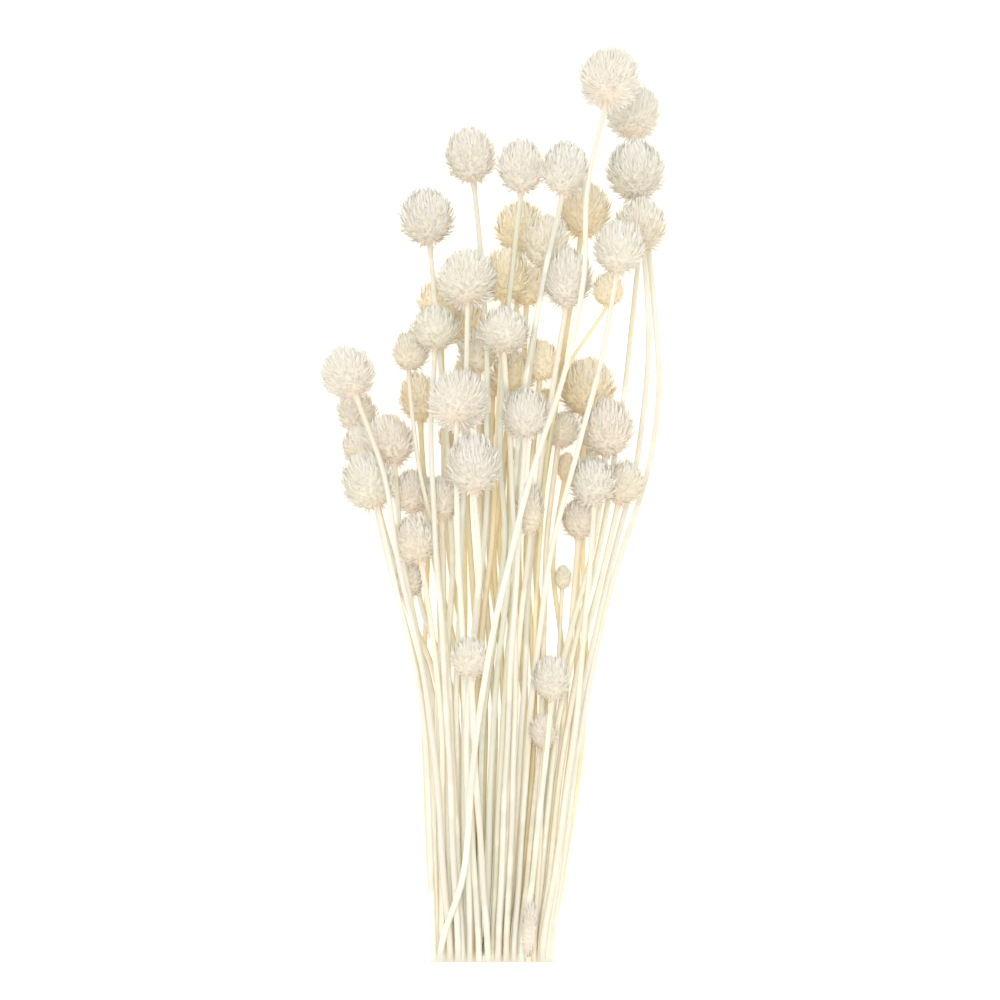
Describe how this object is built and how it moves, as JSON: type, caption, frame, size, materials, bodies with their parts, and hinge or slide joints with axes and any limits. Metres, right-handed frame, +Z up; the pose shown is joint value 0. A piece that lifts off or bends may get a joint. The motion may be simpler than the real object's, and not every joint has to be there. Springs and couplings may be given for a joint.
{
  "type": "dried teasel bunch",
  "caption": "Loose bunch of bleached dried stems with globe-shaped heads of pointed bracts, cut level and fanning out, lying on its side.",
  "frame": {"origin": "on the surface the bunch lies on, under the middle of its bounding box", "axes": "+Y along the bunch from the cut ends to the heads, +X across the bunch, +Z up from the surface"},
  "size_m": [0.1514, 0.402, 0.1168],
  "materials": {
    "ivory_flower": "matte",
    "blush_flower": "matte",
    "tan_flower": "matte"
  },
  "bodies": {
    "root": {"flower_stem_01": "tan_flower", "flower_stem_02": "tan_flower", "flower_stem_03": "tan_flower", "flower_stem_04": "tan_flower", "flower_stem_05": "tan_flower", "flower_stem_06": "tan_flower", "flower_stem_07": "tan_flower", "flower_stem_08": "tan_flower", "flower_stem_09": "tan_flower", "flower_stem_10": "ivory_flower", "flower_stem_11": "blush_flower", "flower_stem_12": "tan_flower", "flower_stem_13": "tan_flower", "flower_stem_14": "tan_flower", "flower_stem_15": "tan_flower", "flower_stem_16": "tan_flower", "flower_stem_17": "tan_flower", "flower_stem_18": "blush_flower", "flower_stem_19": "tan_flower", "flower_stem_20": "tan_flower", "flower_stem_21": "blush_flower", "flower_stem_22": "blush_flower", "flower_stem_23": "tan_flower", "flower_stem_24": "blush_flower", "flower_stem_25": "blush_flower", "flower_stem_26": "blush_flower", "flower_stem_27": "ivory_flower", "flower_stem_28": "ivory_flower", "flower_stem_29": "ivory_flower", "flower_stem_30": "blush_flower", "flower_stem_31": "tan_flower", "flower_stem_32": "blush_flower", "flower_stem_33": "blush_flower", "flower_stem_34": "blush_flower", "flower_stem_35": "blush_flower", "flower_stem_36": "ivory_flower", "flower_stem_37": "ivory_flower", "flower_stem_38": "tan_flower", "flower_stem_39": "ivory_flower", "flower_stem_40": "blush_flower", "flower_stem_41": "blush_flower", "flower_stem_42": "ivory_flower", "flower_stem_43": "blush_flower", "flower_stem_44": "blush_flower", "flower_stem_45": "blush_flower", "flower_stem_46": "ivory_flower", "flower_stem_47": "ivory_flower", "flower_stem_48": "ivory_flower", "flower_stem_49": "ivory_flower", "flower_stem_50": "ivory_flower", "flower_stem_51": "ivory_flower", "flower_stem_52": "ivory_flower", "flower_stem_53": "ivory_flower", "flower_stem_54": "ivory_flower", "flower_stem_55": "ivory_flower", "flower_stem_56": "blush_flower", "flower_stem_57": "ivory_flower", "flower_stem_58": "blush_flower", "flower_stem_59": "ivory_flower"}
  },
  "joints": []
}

────────────────

Using the data above, output each line exactly.

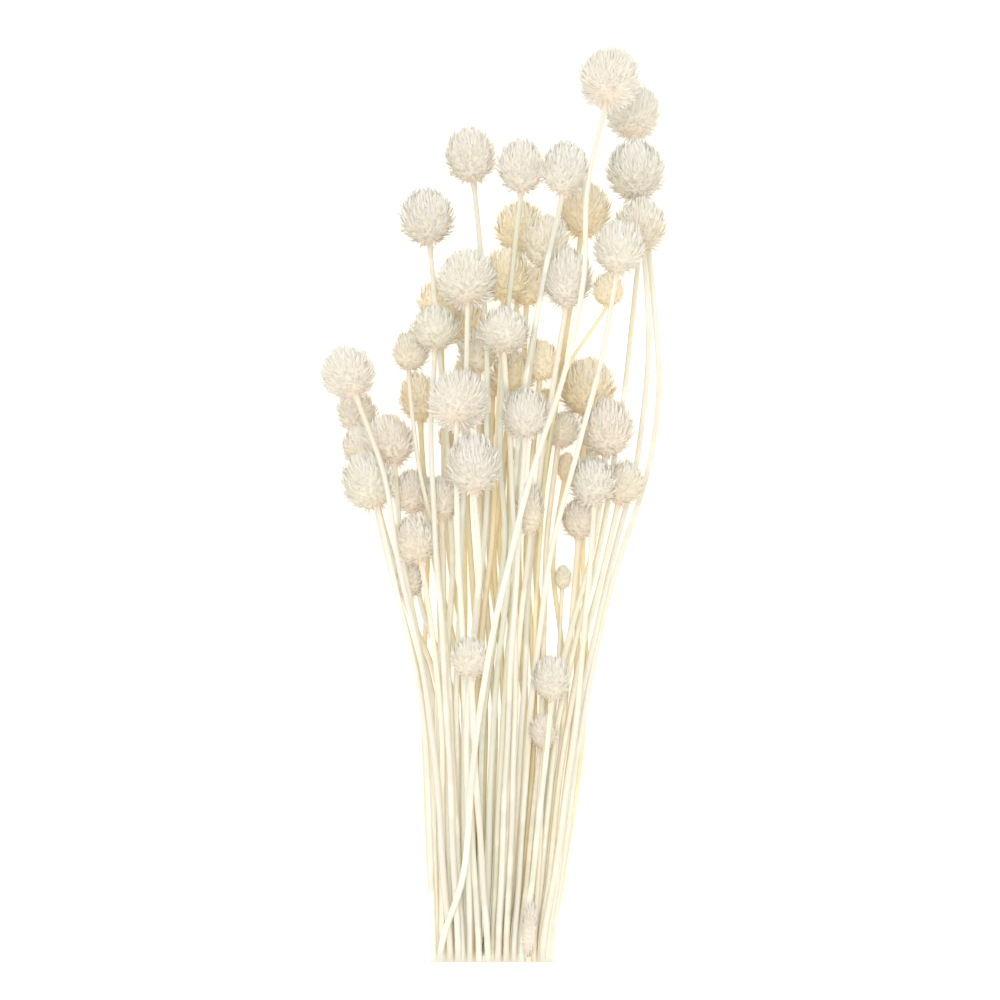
Describe how this object is built and how it moves, as JSON: type, caption, frame, size, materials, bodies with their parts, and hinge or slide joints with axes and any limits. Metres, right-handed frame, +Z up; the pose shown is joint value 0. A piece that lifts off or bends may get a joint. The motion may be simpler than the real object's, and not every joint has to be there. Springs and couplings may be given for a joint.
{
  "type": "dried teasel bunch",
  "caption": "Loose bunch of bleached dried stems with globe-shaped heads of pointed bracts, cut level and fanning out, lying on its side.",
  "frame": {"origin": "on the surface the bunch lies on, under the middle of its bounding box", "axes": "+Y along the bunch from the cut ends to the heads, +X across the bunch, +Z up from the surface"},
  "size_m": [0.1514, 0.402, 0.1168],
  "materials": {
    "ivory_flower": "matte",
    "blush_flower": "matte",
    "tan_flower": "matte"
  },
  "bodies": {
    "root": {"flower_stem_01": "tan_flower", "flower_stem_02": "tan_flower", "flower_stem_03": "tan_flower", "flower_stem_04": "tan_flower", "flower_stem_05": "tan_flower", "flower_stem_06": "tan_flower", "flower_stem_07": "tan_flower", "flower_stem_08": "tan_flower", "flower_stem_09": "tan_flower", "flower_stem_10": "ivory_flower", "flower_stem_11": "blush_flower", "flower_stem_12": "tan_flower", "flower_stem_13": "tan_flower", "flower_stem_14": "tan_flower", "flower_stem_15": "tan_flower", "flower_stem_16": "tan_flower", "flower_stem_17": "tan_flower", "flower_stem_18": "blush_flower", "flower_stem_19": "tan_flower", "flower_stem_20": "tan_flower", "flower_stem_21": "blush_flower", "flower_stem_22": "blush_flower", "flower_stem_23": "tan_flower", "flower_stem_24": "blush_flower", "flower_stem_25": "blush_flower", "flower_stem_26": "blush_flower", "flower_stem_27": "ivory_flower", "flower_stem_28": "ivory_flower", "flower_stem_29": "ivory_flower", "flower_stem_30": "blush_flower", "flower_stem_31": "tan_flower", "flower_stem_32": "blush_flower", "flower_stem_33": "blush_flower", "flower_stem_34": "blush_flower", "flower_stem_35": "blush_flower", "flower_stem_36": "ivory_flower", "flower_stem_37": "ivory_flower", "flower_stem_38": "tan_flower", "flower_stem_39": "ivory_flower", "flower_stem_40": "blush_flower", "flower_stem_41": "blush_flower", "flower_stem_42": "ivory_flower", "flower_stem_43": "blush_flower", "flower_stem_44": "blush_flower", "flower_stem_45": "blush_flower", "flower_stem_46": "ivory_flower", "flower_stem_47": "ivory_flower", "flower_stem_48": "ivory_flower", "flower_stem_49": "ivory_flower", "flower_stem_50": "ivory_flower", "flower_stem_51": "ivory_flower", "flower_stem_52": "ivory_flower", "flower_stem_53": "ivory_flower", "flower_stem_54": "ivory_flower", "flower_stem_55": "ivory_flower", "flower_stem_56": "blush_flower", "flower_stem_57": "ivory_flower", "flower_stem_58": "blush_flower", "flower_stem_59": "ivory_flower"}
  },
  "joints": []
}